Parenting : the same but different

Wednesday 7th of May 2014  |  Category: Opinion  |  Written by:

I grew up knowing that certain behaviours were unacceptable.

One did not put ones elbows on the table.

One did not wear shoes in the house.

One did not answer back.

My father was violent and abusive, my mother too scared to leave him, not because of his reaction, but because she was terrified of being by herself, terrified of admitting this man she had defied her parents by marrying was, as they had thought, not a good person.

One did not put ones feet on the furniture.

One did not tell ones teacher how one got a black eye.

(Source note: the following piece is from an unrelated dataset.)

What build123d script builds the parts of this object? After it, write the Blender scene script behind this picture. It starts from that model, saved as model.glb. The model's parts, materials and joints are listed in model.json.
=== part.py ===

One did not ask questions.

I was told, often, that I was worthless, unloved, unwanted.  My mother looked me in the eye once, perfectly calm, and told me that if she had known how difficult I was before I was born, she would have 'taken care of it'.  She looked away, gazing out of the window for a moment, then turned back to me, leant in close and whispered as she looked in my eyes 'You ruined everything.  You ruined my life.'

One did not cry.

One did not interupt.

One did not read after bed time.

When I was small my mother would have me near her, while she carried on with whatever jobs needed doing around the house. I remember sitting up to the dining room table and watching her thread her sewing machine. I remember standing next to her as she simmered oranges to make marmalade. I remember sitting on as stool next to her armchair as she knitted another tiny white cardigan for a work colleagues new baby.

One did not answer the front door, or the telephone.

One did not leave any food on ones plate.

One did not say no.

And now I have a daughter. Her name is Petal. She has never been in the same room as the woman who gave birth to me. She has never heard the sound of her voice.

My daughter will put her elbows on the table.

My daughter will slam doors.

My daughter will complain about me to her friends.

I want Petal to know that jam is made of fruit, and that it's not hard to make. Even if she never does it. I want her to have it on that mental list of 'stuff to do one day, maybe'. Along with sewing up a hole in a sock, icing a birthday cake, making a run for a guinea pig, and learning how to waltz.

My daughter will put her feet on the furniture. Often.

My daughter will forget my birthday.

My daughter will accidentally on purpose forget to do her homework.

Petal has watched yarn grow into a blanket over hours on my lap, seen it finished, and snuggled up with it in her bed. She has wrapped it around her on the sofa, and I have told her that every time she holds that blanket around her it's as if my arms are around her, giving her a hug. Soppy I know, but sometimes she catches my eye when she's wrapped up and I know exactly what she's thinking.

My daughter will cry. Cry hot hot tears over the loss of a pet, a boy, a sticker, a girl.

My daughter will lie to me.

My daughter will wear clothes that I don't approve of.

Petal is almost ten. She loves roller coasters, she sings along to the radio, she wants a pet of her own. She will be fifteen, then twenty, then twenty five. She will live a life away from me, full of dreams and smiles and a little bit of heartbreak.

My daughter will answer the front door, and the telephone.

My daughter will make mistakes.

My daughter will know that she is loved.  Every second, every minute, every hour, every day.